═══ Material provided
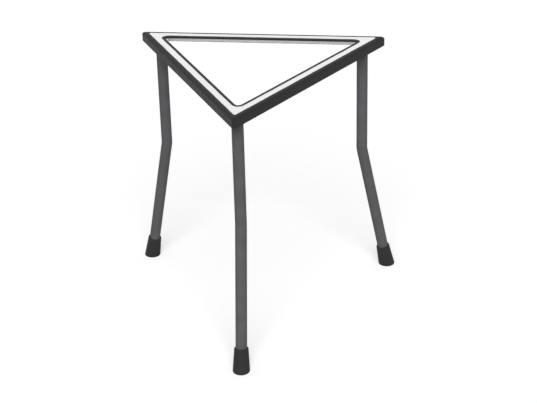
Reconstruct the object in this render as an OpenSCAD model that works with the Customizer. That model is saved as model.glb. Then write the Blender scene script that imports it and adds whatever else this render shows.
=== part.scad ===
// Lab tripod stand: a triangular top folded from sheet steel, on three rod legs that
// screw into weld nuts under its corners and stand in flared rubber feet.
//
// Millimetres, +Z up. The origin is on the floor, on the vertical axis through the
// middle of the triangle. One corner points along -Y, which is the front.

/* [Top] */
// Side of the triangle, between the sharp corners of its outline
side = 200; // [150:1:260]
// Height of the rim's upper face above the floor
height = 210; // [180:1:260]
// Thickness of the sheet steel
sheet = 1.5; // [1:0.1:2.5]
// Width of the rim, from the outer face of the skirt to the opening
rim_w = 12; // [8:0.5:14]
// Depth of the skirt, from the rim's upper face down
skirt_h = 8; // [6:0.5:16]
// Inside radius of the bend between the rim and the skirt
bend_in_r = 0.8; // [0.5:0.1:1.5]
// Metal left in each corner of the skirt after it is ground back
corner_wall = 1.6; // [0.8:0.1:1.9]
// Radius of the corners of the opening
opening_r = 3; // [3:0.5:12]

/* [Legs] */
// Diameter of the rod
rod_d = 9; // [7:0.5:10]
// Height above the floor at which the rod bends outwards
kink_h = 115; // [60:1:150]
// Angle between the lower part of the rod and the vertical
splay = 12; // [4:0.5:16]
// Radius of the rod's bend, measured to its axis
kink_r = 18; // [12:1:40]
// How much thinner the rod gets where it is bent
kink_thinning = 0.04; // [0.02:0.01:0.1]
// Chamfer at both ends of the rod and at the end of its stud
rod_chamfer = 0.5; // [0.2:0.1:0.8]

/* [Screwed joint] */
// Diameter of the threaded stud at the top of the rod
stud_d = 6; // [4:0.5:6]
// Radial gap between the stud and the nut, which stands for the thread's play
stud_play = 0.05; // [0.02:0.01:0.1]
// Gap between the end of the stud and the underside of the rim
stud_gap = 0.5; // [0.2:0.1:1.5]
// Width of the weld nut across its flats
nut_af = 10; // [8:0.5:11]
// Height of the weld nut
nut_h = 5; // [4:0.5:7]
// Width of the chamfer on the nut's corners, measured from its flats
nut_chamfer = 0.25; // [0.1:0.05:0.5]
// Gap between the nut's flats and the inside of the skirt
nut_clearance = 4; // [1:0.5:5]

/* [Feet] */
// Length of the foot along the leg, from the floor to its upper edge
foot_len = 19; // [16:1:35]
// Thickness of the rubber round the rod at the foot's upper edge
foot_wall = 1; // [0.9:0.1:3]
// How much further out the foot reaches at the floor than at its upper edge
foot_flare = 1.2; // [0.5:0.1:4]
// Rubber between the end of the rod and the floor, along the leg
foot_sole = 5; // [3:0.5:9]
// Radius of the foot's upper edge
foot_edge_r = 0.6; // [0.3:0.1:0.8]
// Chamfer round the foot where it meets the floor
foot_chamfer = 0.6; // [0.3:0.1:1]
// Radial gap between the rod and the foot
foot_play = 0.05; // [0.02:0.01:0.2]

/* [Hidden] */
$fn = 72;

// Directions of the three corners, seen from above
FRONT = -90;
RIGHT = 30;
LEFT = 150;
CORNERS = [FRONT, RIGHT, LEFT];

// Outside radius of the bend between the rim and the skirt
bend_r = bend_in_r + sheet;
// How far the opening's round corners cut past its straight sides. They cross there,
// because rounds that only touched the sides would leave slivers in the edge.
opening_lap = 0.01;

// A sharp corner of the outline lies this far from the axis, and a side half as far
corner_reach = side / sqrt(3);
// The inside of the skirt comes to a corner of its own, twice the sheet further in
ground_reach = corner_reach - 2 * sheet + corner_wall;

// A leg's axis keeps its nut clear of both skirts that meet at the corner
leg_inset = sheet + nut_clearance + nut_af / 2;
leg_reach = corner_reach - 2 * leg_inset;
// The rod's shoulder bears on the lower face of the nut
rim_underside = height - sheet;
shoulder_h = rim_underside - nut_h;
// Straight length that the bend takes from each side of the corner it rounds
kink_len = kink_r * tan(splay / 2);
// How far the lengths of the rod run into each other, which makes them one solid
rod_lap = 0.1;
// Slope length of the lower part, from the corner of the bend to the floor
slope_len = kink_h / cos(splay);
foot_reach = leg_reach + kink_h * tan(splay);

foot_bore_r = rod_d / 2 + foot_play;
foot_top_r = foot_bore_r + foot_wall;
foot_base_r = foot_top_r + foot_flare;
// How fast the foot widens towards the floor, and the spare length that is cut off there
foot_slope = foot_flare / foot_len;
foot_spare = foot_base_r;

// Everything behind one face of the skirt. The face looks along +X, lies inset from the
// outline, and is bent over at its upper edge with radius r.
module behind_face(inset, r, low, top) {
    face = corner_reach / 2 - inset;
    rotate([90, 0, 0])
        linear_extrude(2 * side, center = true)
            translate([-side, low]) {
                square([side + face, top - r - low]);
                square([side + face - r, top - low]);
                translate([side + face - r, top - r - low])
                    circle(r);
            }
}

// Solid triangle with all three upper edges bent over, and mitres at its corners
module folded_triangle(inset, r, low, top) {
    intersection_for (a = CORNERS)
        rotate(a + 180)
            behind_face(inset, r, low, top);
}

// Outline of the opening, a triangle with round corners
module opening() {
    reach = corner_reach - 2 * rim_w - 2 * opening_r;
    polygon([
        for (a = CORNERS, turn = [-60, 60])
            reach * [cos(a), sin(a)] + opening_r * [cos(a + turn), sin(a + turn)]
    ]);
    for (a = CORNERS)
        translate(reach * [cos(a), sin(a)])
            circle(opening_r + opening_lap);
}

// Sheet-steel top, its edges folded down and welded where they meet. The corners are
// ground back to one circle round the axis.
module top_frame() {
    skirt_foot = height - skirt_h;
    color("whitesmoke")
        difference() {
            intersection() {
                folded_triangle(0, bend_r, skirt_foot, height);
                translate([0, 0, skirt_foot])
                    cylinder(h = skirt_h, r = ground_reach);
            }
            folded_triangle(sheet, bend_in_r, skirt_foot - sheet, rim_underside);
            translate([0, 0, skirt_foot])
                linear_extrude(2 * skirt_h)
                    opening();
        }
}

// Hexagonal nut, welded to the underside of the rim with two of its flats parallel
// to the skirts. It is drawn for a corner that points along +X.
module weld_nut() {
    // The chamfer's cones run out past the nut's corners
    flat_r = nut_af / 2 - nut_chamfer;
    past = nut_af / sqrt(3) + nut_chamfer;
    drop = (past - flat_r) * tan(30);
    bore_r = stud_d / 2 + stud_play;
    color("gainsboro")
        translate([leg_reach, 0, shoulder_h])
            difference() {
                intersection() {
                    rotate(30)
                        cylinder(h = nut_h, r = nut_af / sqrt(3), $fn = 6);
                    rotate_extrude()
                        polygon([
                            [0, 0], [flat_r, 0], [past, drop],
                            [past, nut_h - drop], [flat_r, nut_h], [0, nut_h]
                        ]);
                }
                translate([0, 0, -1])
                    cylinder(h = nut_h + 2, r = bore_r);
            }
}

// Rod with a chamfer at its lower end, standing on the XY plane
module chamfered_rod(d, length) {
    rotate_extrude()
        polygon([
            [0, 0], [d / 2 - rod_chamfer, 0], [d / 2, rod_chamfer],
            [d / 2, length], [0, length]
        ]);
}

// One rod, bent once, with its upper end turned down to a stud. It is drawn for a
// corner that points along +X.
module leg() {
    color("dimgray") {
        // Upper part, from the shoulder down to the bend
        translate([leg_reach, 0, shoulder_h])
            mirror([0, 0, 1])
                chamfered_rod(rod_d, shoulder_h - kink_h - kink_len + rod_lap);
        // Stud, from its end down into the shoulder
        translate([leg_reach, 0, rim_underside - stud_gap])
            mirror([0, 0, 1])
                chamfered_rod(stud_d, nut_h - stud_gap + rod_lap);
        // Bend, about a centre on the outer side of the leg
        translate([leg_reach + kink_r, 0, kink_h + kink_len])
            rotate([90, 0, 0])
                rotate(180)
                    rotate_extrude(angle = splay)
                        translate([kink_r, 0])
                            circle(d = rod_d - kink_thinning);
        // Lower part, from its end in the foot up to the bend
        translate([foot_reach, 0, 0])
            rotate([0, -splay, 0])
                translate([0, 0, foot_sole])
                    chamfered_rod(rod_d, slope_len - foot_sole - kink_len + rod_lap);
    }
}

// Flared rubber foot pushed over the end of the rod. It is drawn for a corner that
// points along +X, and its sole is cut to lie flat on the floor.
module foot() {
    color([0.13, 0.13, 0.13])
        difference() {
            intersection() {
                translate([foot_reach, 0, 0])
                    rotate([0, -splay, 0])
                        rotate_extrude()
                            foot_section();
                // Everything above the floor, with the chamfer round the sole
                translate([foot_reach, 0, 0])
                    cylinder(
                        h = 2 * foot_len,
                        r1 = foot_base_r - foot_chamfer,
                        r2 = foot_base_r - foot_chamfer + 2 * foot_len
                    );
            }
            translate([foot_reach, 0, 0])
                rotate([0, -splay, 0])
                    translate([0, 0, foot_sole])
                        cylinder(h = foot_len, r = foot_bore_r);
        }
}

// Half of the foot's outline, with Y along the leg and 0 where its axis meets the floor
module foot_section() {
    shoulder = foot_len - foot_edge_r;
    shoulder_r = foot_top_r + foot_edge_r * foot_slope;
    polygon([
        [0, -foot_spare], [foot_base_r + foot_spare * foot_slope, -foot_spare],
        [shoulder_r, shoulder], [shoulder_r - foot_edge_r, shoulder],
        [shoulder_r - foot_edge_r, foot_len], [0, foot_len]
    ]);
    intersection() {
        translate([shoulder_r - foot_edge_r, shoulder])
            circle(foot_edge_r);
        translate([shoulder_r - foot_edge_r, shoulder])
            square(foot_edge_r);
    }
}

top_frame();
rotate(FRONT) weld_nut();  // nut_front
rotate(RIGHT) weld_nut();  // nut_right
rotate(LEFT) weld_nut();  // nut_left
rotate(FRONT) leg();  // leg_front
rotate(RIGHT) leg();  // leg_right
rotate(LEFT) leg();  // leg_left
rotate(FRONT) foot();  // foot_front
rotate(RIGHT) foot();  // foot_right
rotate(LEFT) foot();  // foot_left
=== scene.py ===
# %% [markdown]
# # A lab tripod stand
#
# The stand holds a wire gauze over a bench burner. It is ten pieces: a triangular top
# folded from sheet steel, three hexagonal nuts welded under its corners, three steel
# rods that screw into the nuts, and a rubber foot on each rod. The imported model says
# how big every piece is and where it goes. This script gives them their looks.

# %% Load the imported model
from math import cos, degrees, pi, radians, sin, tan

import bmesh
import bpy
from mathutils import Matrix, Vector


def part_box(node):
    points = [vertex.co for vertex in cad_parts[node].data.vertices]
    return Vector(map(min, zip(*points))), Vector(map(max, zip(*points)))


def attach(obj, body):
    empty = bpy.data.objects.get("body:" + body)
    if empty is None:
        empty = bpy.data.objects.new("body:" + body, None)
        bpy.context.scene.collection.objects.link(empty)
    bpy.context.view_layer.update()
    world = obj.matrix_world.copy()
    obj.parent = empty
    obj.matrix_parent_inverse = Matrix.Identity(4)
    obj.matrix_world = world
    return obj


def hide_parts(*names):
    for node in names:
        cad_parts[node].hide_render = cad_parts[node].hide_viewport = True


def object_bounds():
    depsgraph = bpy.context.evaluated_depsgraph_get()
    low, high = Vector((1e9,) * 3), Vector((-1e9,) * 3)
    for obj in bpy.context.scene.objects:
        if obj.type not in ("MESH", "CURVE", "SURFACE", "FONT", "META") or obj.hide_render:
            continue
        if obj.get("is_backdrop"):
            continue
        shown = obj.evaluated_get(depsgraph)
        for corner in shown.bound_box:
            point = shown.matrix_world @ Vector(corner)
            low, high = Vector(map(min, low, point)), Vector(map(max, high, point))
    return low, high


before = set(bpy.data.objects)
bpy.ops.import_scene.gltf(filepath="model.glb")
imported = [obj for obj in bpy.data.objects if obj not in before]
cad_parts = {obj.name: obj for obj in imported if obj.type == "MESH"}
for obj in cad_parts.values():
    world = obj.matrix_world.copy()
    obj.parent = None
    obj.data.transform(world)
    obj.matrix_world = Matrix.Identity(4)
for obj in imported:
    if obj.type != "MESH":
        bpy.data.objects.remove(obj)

cad_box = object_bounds()
print("nodes:", ", ".join(sorted(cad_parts)))

# %% [markdown]
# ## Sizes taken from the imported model
#
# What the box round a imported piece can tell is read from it: the height of the top, the
# thickness of its sheet, the place of a nut and the thickness of a rod. What no box can
# tell, such as the width of the rim or the height of the bend, is a named value in the
# cell that first needs it. The top, the rods and the feet print how far their boxes are
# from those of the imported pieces, so most values that no longer fit show at once.

# %% Sizes of the stand
MM = 0.001

top_low, top_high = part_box("top_frame")
nut_low, nut_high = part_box("nut_front")
leg_low, leg_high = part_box("leg_front")
height = top_high.z
skirt_foot = top_low.z
underside = nut_high.z
sheet = height - underside
# The rod's shoulder bears on the lower face of the nut
shoulder = nut_low.z
# From the axis to a side of the triangle, and to the sharp corner of its outline
side_reach = top_high.y
corner_reach = 2 * side_reach
# From the axis to the nuts and the upper parts of the rods
leg_reach = -(nut_low.y + nut_high.y) / 2
rod_r = (leg_high.x - leg_low.x) / 2

# The directions of the three corners, seen from above
CORNERS = {"front": radians(-90), "right": radians(30), "left": radians(150)}

print(f"top {height / MM:.1f} mm high, side {corner_reach * 3 ** 0.5 / MM:.1f} mm")
print(f"sheet {sheet / MM:.2f} mm, rod {2 * rod_r / MM:.2f} mm thick")

# %% [markdown]
# ## Camera
#
# The camera stands a little to the right of the front corner and looks down at about
# 27 degrees, so that the top shows as a wide triangle and all three legs stand clear of
# each other. A short lens close by would spread the legs. A long one from further off
# keeps the rods nearly parallel. The camera also leans a little, which brings the back
# of the top closer to level.

# %% Camera
AZIMUTH = radians(7.9)
ELEVATION = radians(26.2)
LEAN = radians(-1.5)
# In metres, from the stand's middle
DISTANCE = 1.234
# Focal length, in millimetres
LENS = 102.2
# The camera aims a little to the right of the stand's middle and below it
AIM_ACROSS = 8.9 * MM
AIM_BELOW = 19.2 * MM
middle = Vector((0, 0, height / 2))
across = Vector((cos(AZIMUTH), sin(AZIMUTH), 0))
away = Vector((0, 0, sin(ELEVATION))) + cos(ELEVATION) * Vector((sin(AZIMUTH), -cos(AZIMUTH), 0))
place = middle + DISTANCE * away
target = middle + AIM_ACROSS * across - Vector((0, 0, AIM_BELOW))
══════
### Problem statement
Output exactly those lines that lie from the line with "axis meets the floor" through the line with "bpy.context.view_layer.update()", with both of those lines included.

### Exercise result
// Half of the foot's outline, with Y along the leg and 0 where its axis meets the floor
module foot_section() {
    shoulder = foot_len - foot_edge_r;
    shoulder_r = foot_top_r + foot_edge_r * foot_slope;
    polygon([
        [0, -foot_spare], [foot_base_r + foot_spare * foot_slope, -foot_spare],
        [shoulder_r, shoulder], [shoulder_r - foot_edge_r, shoulder],
        [shoulder_r - foot_edge_r, foot_len], [0, foot_len]
    ]);
    intersection() {
        translate([shoulder_r - foot_edge_r, shoulder])
            circle(foot_edge_r);
        translate([shoulder_r - foot_edge_r, shoulder])
            square(foot_edge_r);
    }
}

top_frame();
rotate(FRONT) weld_nut();  // nut_front
rotate(RIGHT) weld_nut();  // nut_right
rotate(LEFT) weld_nut();  // nut_left
rotate(FRONT) leg();  // leg_front
rotate(RIGHT) leg();  // leg_right
rotate(LEFT) leg();  // leg_left
rotate(FRONT) foot();  // foot_front
rotate(RIGHT) foot();  // foot_right
rotate(LEFT) foot();  // foot_left
=== scene.py ===
# %% [markdown]
# # A lab tripod stand
#
# The stand holds a wire gauze over a bench burner. It is ten pieces: a triangular top
# folded from sheet steel, three hexagonal nuts welded under its corners, three steel
# rods that screw into the nuts, and a rubber foot on each rod. The imported model says
# how big every piece is and where it goes. This script gives them their looks.

# %% Load the imported model
from math import cos, degrees, pi, radians, sin, tan

import bmesh
import bpy
from mathutils import Matrix, Vector


def part_box(node):
    points = [vertex.co for vertex in cad_parts[node].data.vertices]
    return Vector(map(min, zip(*points))), Vector(map(max, zip(*points)))


def attach(obj, body):
    empty = bpy.data.objects.get("body:" + body)
    if empty is None:
        empty = bpy.data.objects.new("body:" + body, None)
        bpy.context.scene.collection.objects.link(empty)
    bpy.context.view_layer.update()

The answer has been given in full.